══ Supplied entries
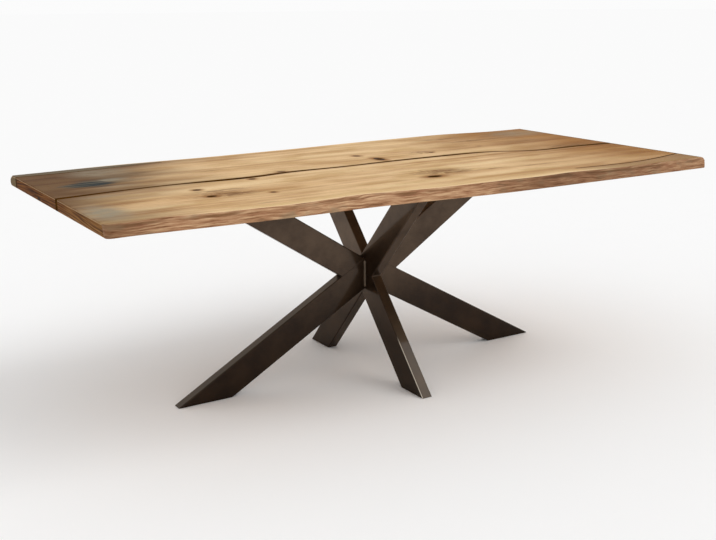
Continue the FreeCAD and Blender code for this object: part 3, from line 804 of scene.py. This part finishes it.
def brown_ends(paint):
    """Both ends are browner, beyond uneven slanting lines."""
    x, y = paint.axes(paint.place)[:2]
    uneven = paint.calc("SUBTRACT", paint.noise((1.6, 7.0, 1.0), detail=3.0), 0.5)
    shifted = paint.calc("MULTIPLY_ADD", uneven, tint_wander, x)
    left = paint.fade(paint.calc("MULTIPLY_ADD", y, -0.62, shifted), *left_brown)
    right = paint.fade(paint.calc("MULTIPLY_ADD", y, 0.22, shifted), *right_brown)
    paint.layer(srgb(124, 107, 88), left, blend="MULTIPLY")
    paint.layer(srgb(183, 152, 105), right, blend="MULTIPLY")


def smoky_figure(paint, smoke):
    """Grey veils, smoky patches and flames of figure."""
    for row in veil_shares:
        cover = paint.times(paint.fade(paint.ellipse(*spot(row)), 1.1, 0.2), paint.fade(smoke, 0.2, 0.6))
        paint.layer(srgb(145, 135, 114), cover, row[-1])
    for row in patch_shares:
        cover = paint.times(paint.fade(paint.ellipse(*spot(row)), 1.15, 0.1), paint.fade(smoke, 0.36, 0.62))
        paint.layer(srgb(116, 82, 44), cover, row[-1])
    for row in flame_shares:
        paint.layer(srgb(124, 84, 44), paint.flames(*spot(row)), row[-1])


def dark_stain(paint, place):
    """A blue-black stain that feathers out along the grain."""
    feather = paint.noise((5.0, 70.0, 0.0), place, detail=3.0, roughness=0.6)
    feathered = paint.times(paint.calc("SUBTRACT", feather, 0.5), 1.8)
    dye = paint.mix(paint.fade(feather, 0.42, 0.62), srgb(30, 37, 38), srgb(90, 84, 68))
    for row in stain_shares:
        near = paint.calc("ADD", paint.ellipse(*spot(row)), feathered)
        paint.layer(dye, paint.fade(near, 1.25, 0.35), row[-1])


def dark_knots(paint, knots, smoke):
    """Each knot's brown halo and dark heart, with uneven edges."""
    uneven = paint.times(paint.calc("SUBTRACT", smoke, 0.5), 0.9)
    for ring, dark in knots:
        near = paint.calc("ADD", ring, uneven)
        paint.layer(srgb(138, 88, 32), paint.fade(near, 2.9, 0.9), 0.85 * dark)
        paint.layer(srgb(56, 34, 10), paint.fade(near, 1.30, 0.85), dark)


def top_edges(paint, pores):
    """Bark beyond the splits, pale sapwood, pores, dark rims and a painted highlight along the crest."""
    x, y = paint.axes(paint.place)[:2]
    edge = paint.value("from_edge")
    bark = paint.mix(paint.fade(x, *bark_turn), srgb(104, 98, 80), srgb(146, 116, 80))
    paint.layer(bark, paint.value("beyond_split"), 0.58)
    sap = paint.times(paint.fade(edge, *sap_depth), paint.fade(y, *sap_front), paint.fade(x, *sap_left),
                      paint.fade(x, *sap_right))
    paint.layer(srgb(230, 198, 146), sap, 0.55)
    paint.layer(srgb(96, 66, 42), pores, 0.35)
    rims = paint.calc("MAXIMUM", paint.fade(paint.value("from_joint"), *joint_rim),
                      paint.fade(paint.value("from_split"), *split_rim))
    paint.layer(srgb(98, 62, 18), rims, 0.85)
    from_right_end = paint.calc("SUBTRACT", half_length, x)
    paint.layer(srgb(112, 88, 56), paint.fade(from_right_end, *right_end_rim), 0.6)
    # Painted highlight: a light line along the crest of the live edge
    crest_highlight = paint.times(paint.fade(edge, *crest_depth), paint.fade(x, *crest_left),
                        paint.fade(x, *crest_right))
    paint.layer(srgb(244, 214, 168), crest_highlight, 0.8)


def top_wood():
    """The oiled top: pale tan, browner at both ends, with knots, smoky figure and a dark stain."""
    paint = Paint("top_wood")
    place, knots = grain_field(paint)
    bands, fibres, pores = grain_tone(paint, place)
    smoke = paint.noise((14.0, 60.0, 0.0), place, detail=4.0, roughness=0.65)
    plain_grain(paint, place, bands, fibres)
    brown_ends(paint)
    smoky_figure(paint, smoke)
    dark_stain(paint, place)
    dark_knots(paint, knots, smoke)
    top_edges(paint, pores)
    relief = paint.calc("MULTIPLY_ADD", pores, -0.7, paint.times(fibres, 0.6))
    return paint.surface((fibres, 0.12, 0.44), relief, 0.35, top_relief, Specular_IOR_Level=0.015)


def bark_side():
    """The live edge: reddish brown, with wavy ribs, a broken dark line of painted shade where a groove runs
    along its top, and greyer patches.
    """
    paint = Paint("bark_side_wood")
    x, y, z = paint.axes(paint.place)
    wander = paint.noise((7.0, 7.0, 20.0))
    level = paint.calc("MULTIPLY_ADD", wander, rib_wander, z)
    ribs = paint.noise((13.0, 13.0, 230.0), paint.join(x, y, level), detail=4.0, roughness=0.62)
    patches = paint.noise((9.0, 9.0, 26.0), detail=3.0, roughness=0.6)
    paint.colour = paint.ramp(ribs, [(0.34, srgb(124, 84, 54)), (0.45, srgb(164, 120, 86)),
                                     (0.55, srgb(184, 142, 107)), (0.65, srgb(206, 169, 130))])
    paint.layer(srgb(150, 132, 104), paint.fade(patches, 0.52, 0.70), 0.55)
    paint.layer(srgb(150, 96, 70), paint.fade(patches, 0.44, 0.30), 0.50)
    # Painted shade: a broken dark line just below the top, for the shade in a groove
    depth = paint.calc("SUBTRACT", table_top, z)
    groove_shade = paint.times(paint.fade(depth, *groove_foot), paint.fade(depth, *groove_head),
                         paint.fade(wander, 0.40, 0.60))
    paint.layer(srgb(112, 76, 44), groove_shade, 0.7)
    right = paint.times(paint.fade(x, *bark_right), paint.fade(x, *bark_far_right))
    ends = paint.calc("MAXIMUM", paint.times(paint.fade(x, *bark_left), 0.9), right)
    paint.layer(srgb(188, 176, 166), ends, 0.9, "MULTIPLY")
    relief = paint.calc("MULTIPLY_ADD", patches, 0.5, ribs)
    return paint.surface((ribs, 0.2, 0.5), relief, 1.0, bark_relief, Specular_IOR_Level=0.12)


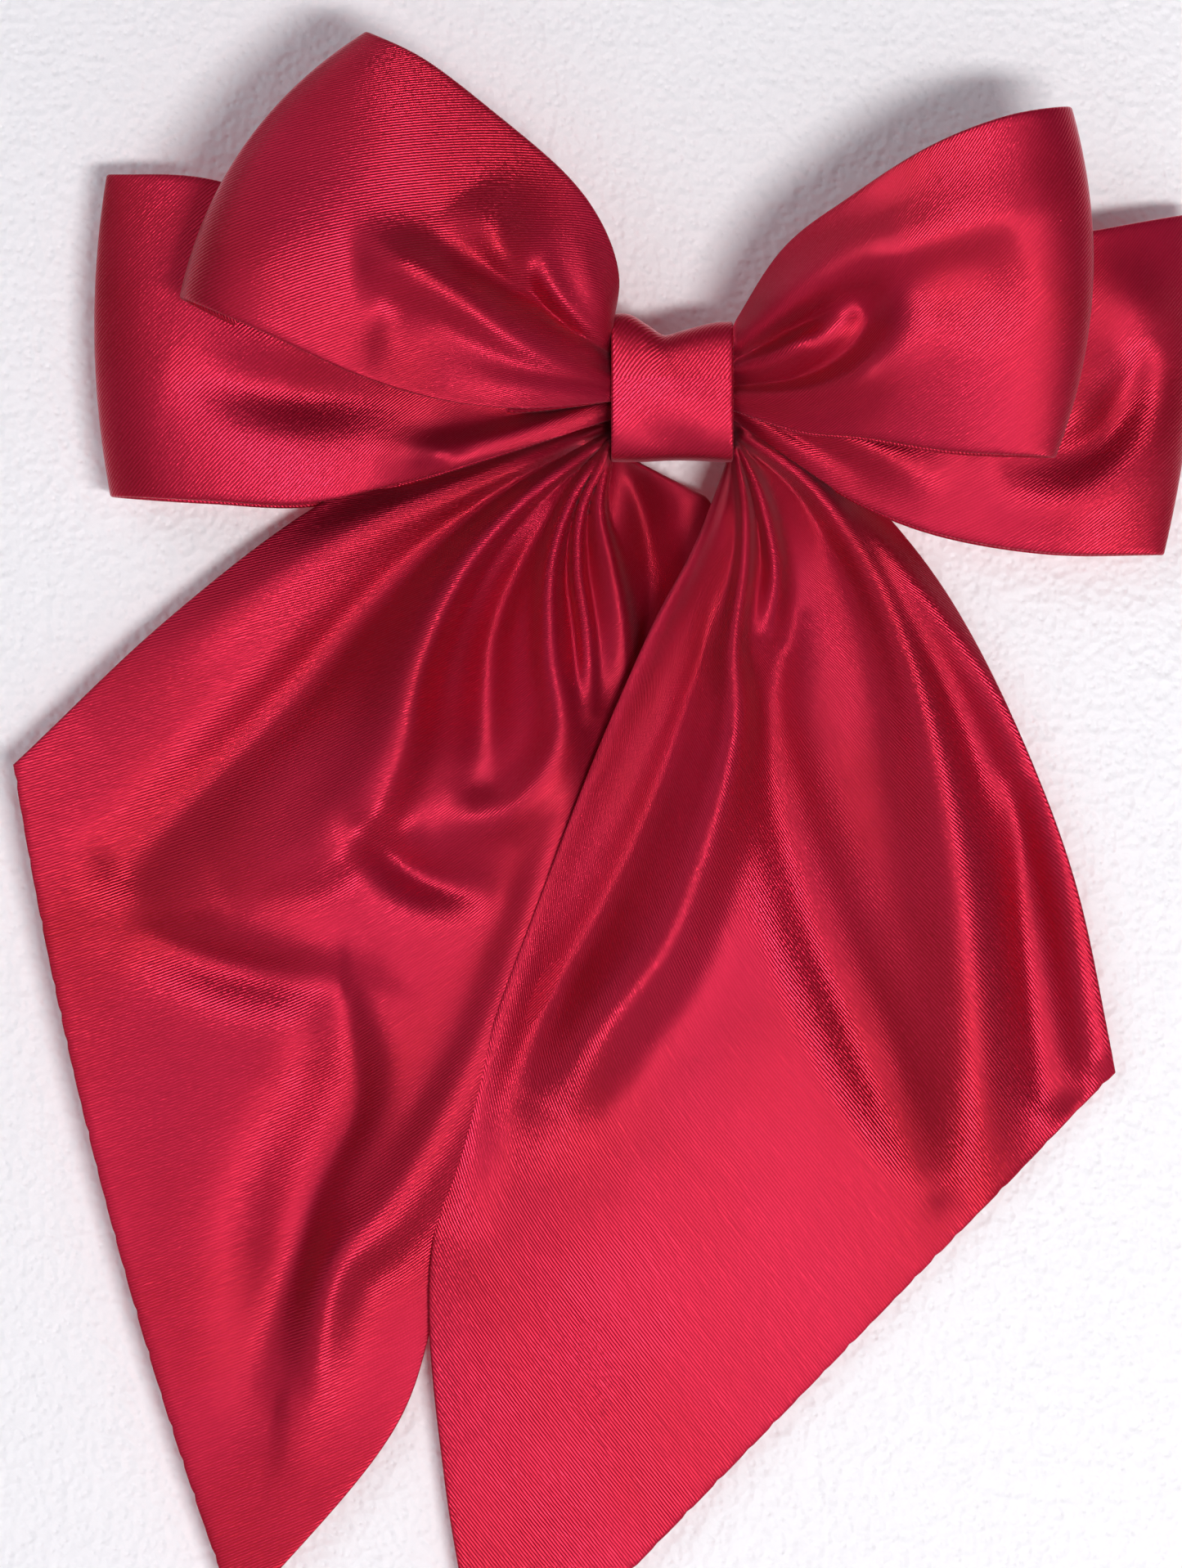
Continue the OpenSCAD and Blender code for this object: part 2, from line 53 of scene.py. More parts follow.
════
Stated problem | Repeat the data above exactly.

Final answer |
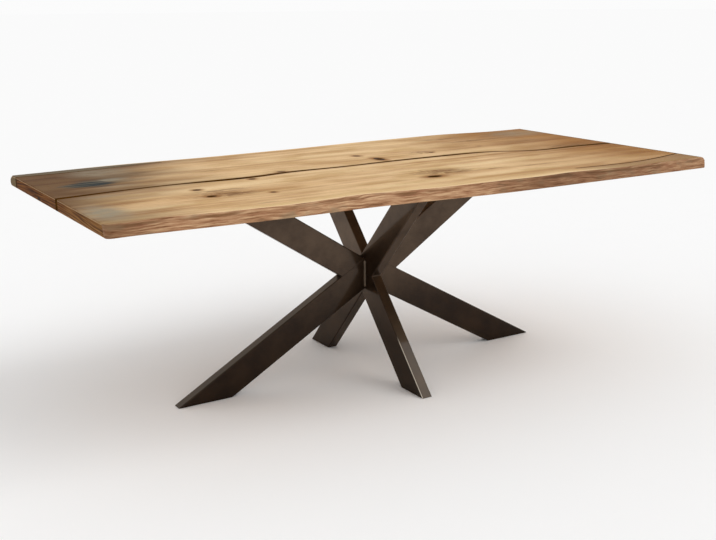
Continue the FreeCAD and Blender code for this object: part 3, from line 804 of scene.py. This part finishes it.
def brown_ends(paint):
    """Both ends are browner, beyond uneven slanting lines."""
    x, y = paint.axes(paint.place)[:2]
    uneven = paint.calc("SUBTRACT", paint.noise((1.6, 7.0, 1.0), detail=3.0), 0.5)
    shifted = paint.calc("MULTIPLY_ADD", uneven, tint_wander, x)
    left = paint.fade(paint.calc("MULTIPLY_ADD", y, -0.62, shifted), *left_brown)
    right = paint.fade(paint.calc("MULTIPLY_ADD", y, 0.22, shifted), *right_brown)
    paint.layer(srgb(124, 107, 88), left, blend="MULTIPLY")
    paint.layer(srgb(183, 152, 105), right, blend="MULTIPLY")


def smoky_figure(paint, smoke):
    """Grey veils, smoky patches and flames of figure."""
    for row in veil_shares:
        cover = paint.times(paint.fade(paint.ellipse(*spot(row)), 1.1, 0.2), paint.fade(smoke, 0.2, 0.6))
        paint.layer(srgb(145, 135, 114), cover, row[-1])
    for row in patch_shares:
        cover = paint.times(paint.fade(paint.ellipse(*spot(row)), 1.15, 0.1), paint.fade(smoke, 0.36, 0.62))
        paint.layer(srgb(116, 82, 44), cover, row[-1])
    for row in flame_shares:
        paint.layer(srgb(124, 84, 44), paint.flames(*spot(row)), row[-1])


def dark_stain(paint, place):
    """A blue-black stain that feathers out along the grain."""
    feather = paint.noise((5.0, 70.0, 0.0), place, detail=3.0, roughness=0.6)
    feathered = paint.times(paint.calc("SUBTRACT", feather, 0.5), 1.8)
    dye = paint.mix(paint.fade(feather, 0.42, 0.62), srgb(30, 37, 38), srgb(90, 84, 68))
    for row in stain_shares:
        near = paint.calc("ADD", paint.ellipse(*spot(row)), feathered)
        paint.layer(dye, paint.fade(near, 1.25, 0.35), row[-1])


def dark_knots(paint, knots, smoke):
    """Each knot's brown halo and dark heart, with uneven edges."""
    uneven = paint.times(paint.calc("SUBTRACT", smoke, 0.5), 0.9)
    for ring, dark in knots:
        near = paint.calc("ADD", ring, uneven)
        paint.layer(srgb(138, 88, 32), paint.fade(near, 2.9, 0.9), 0.85 * dark)
        paint.layer(srgb(56, 34, 10), paint.fade(near, 1.30, 0.85), dark)


def top_edges(paint, pores):
    """Bark beyond the splits, pale sapwood, pores, dark rims and a painted highlight along the crest."""
    x, y = paint.axes(paint.place)[:2]
    edge = paint.value("from_edge")
    bark = paint.mix(paint.fade(x, *bark_turn), srgb(104, 98, 80), srgb(146, 116, 80))
    paint.layer(bark, paint.value("beyond_split"), 0.58)
    sap = paint.times(paint.fade(edge, *sap_depth), paint.fade(y, *sap_front), paint.fade(x, *sap_left),
                      paint.fade(x, *sap_right))
    paint.layer(srgb(230, 198, 146), sap, 0.55)
    paint.layer(srgb(96, 66, 42), pores, 0.35)
    rims = paint.calc("MAXIMUM", paint.fade(paint.value("from_joint"), *joint_rim),
                      paint.fade(paint.value("from_split"), *split_rim))
    paint.layer(srgb(98, 62, 18), rims, 0.85)
    from_right_end = paint.calc("SUBTRACT", half_length, x)
    paint.layer(srgb(112, 88, 56), paint.fade(from_right_end, *right_end_rim), 0.6)
    # Painted highlight: a light line along the crest of the live edge
    crest_highlight = paint.times(paint.fade(edge, *crest_depth), paint.fade(x, *crest_left),
                        paint.fade(x, *crest_right))
    paint.layer(srgb(244, 214, 168), crest_highlight, 0.8)


def top_wood():
    """The oiled top: pale tan, browner at both ends, with knots, smoky figure and a dark stain."""
    paint = Paint("top_wood")
    place, knots = grain_field(paint)
    bands, fibres, pores = grain_tone(paint, place)
    smoke = paint.noise((14.0, 60.0, 0.0), place, detail=4.0, roughness=0.65)
    plain_grain(paint, place, bands, fibres)
    brown_ends(paint)
    smoky_figure(paint, smoke)
    dark_stain(paint, place)
    dark_knots(paint, knots, smoke)
    top_edges(paint, pores)
    relief = paint.calc("MULTIPLY_ADD", pores, -0.7, paint.times(fibres, 0.6))
    return paint.surface((fibres, 0.12, 0.44), relief, 0.35, top_relief, Specular_IOR_Level=0.015)


def bark_side():
    """The live edge: reddish brown, with wavy ribs, a broken dark line of painted shade where a groove runs
    along its top, and greyer patches.
    """
    paint = Paint("bark_side_wood")
    x, y, z = paint.axes(paint.place)
    wander = paint.noise((7.0, 7.0, 20.0))
    level = paint.calc("MULTIPLY_ADD", wander, rib_wander, z)
    ribs = paint.noise((13.0, 13.0, 230.0), paint.join(x, y, level), detail=4.0, roughness=0.62)
    patches = paint.noise((9.0, 9.0, 26.0), detail=3.0, roughness=0.6)
    paint.colour = paint.ramp(ribs, [(0.34, srgb(124, 84, 54)), (0.45, srgb(164, 120, 86)),
                                     (0.55, srgb(184, 142, 107)), (0.65, srgb(206, 169, 130))])
    paint.layer(srgb(150, 132, 104), paint.fade(patches, 0.52, 0.70), 0.55)
    paint.layer(srgb(150, 96, 70), paint.fade(patches, 0.44, 0.30), 0.50)
    # Painted shade: a broken dark line just below the top, for the shade in a groove
    depth = paint.calc("SUBTRACT", table_top, z)
    groove_shade = paint.times(paint.fade(depth, *groove_foot), paint.fade(depth, *groove_head),
                         paint.fade(wander, 0.40, 0.60))
    paint.layer(srgb(112, 76, 44), groove_shade, 0.7)
    right = paint.times(paint.fade(x, *bark_right), paint.fade(x, *bark_far_right))
    ends = paint.calc("MAXIMUM", paint.times(paint.fade(x, *bark_left), 0.9), right)
    paint.layer(srgb(188, 176, 166), ends, 0.9, "MULTIPLY")
    relief = paint.calc("MULTIPLY_ADD", patches, 0.5, ribs)
    return paint.surface((ribs, 0.2, 0.5), relief, 1.0, bark_relief, Specular_IOR_Level=0.12)


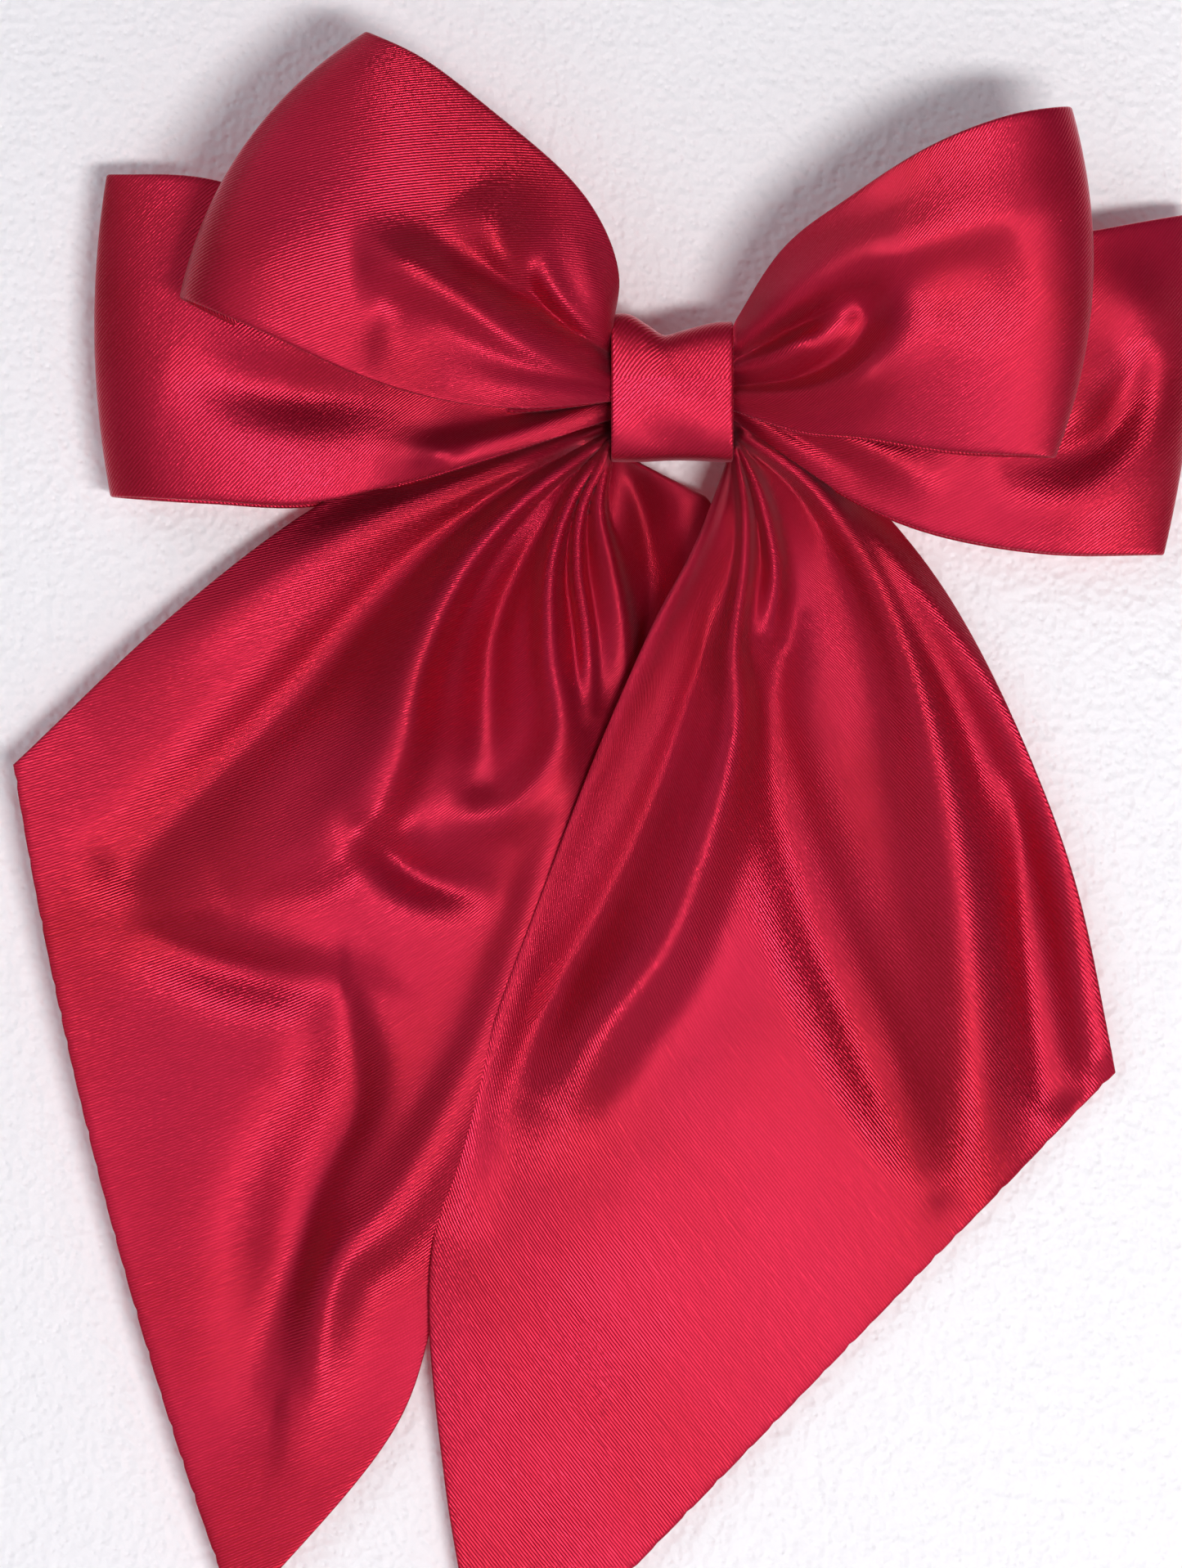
Continue the OpenSCAD and Blender code for this object: part 2, from line 53 of scene.py. More parts follow.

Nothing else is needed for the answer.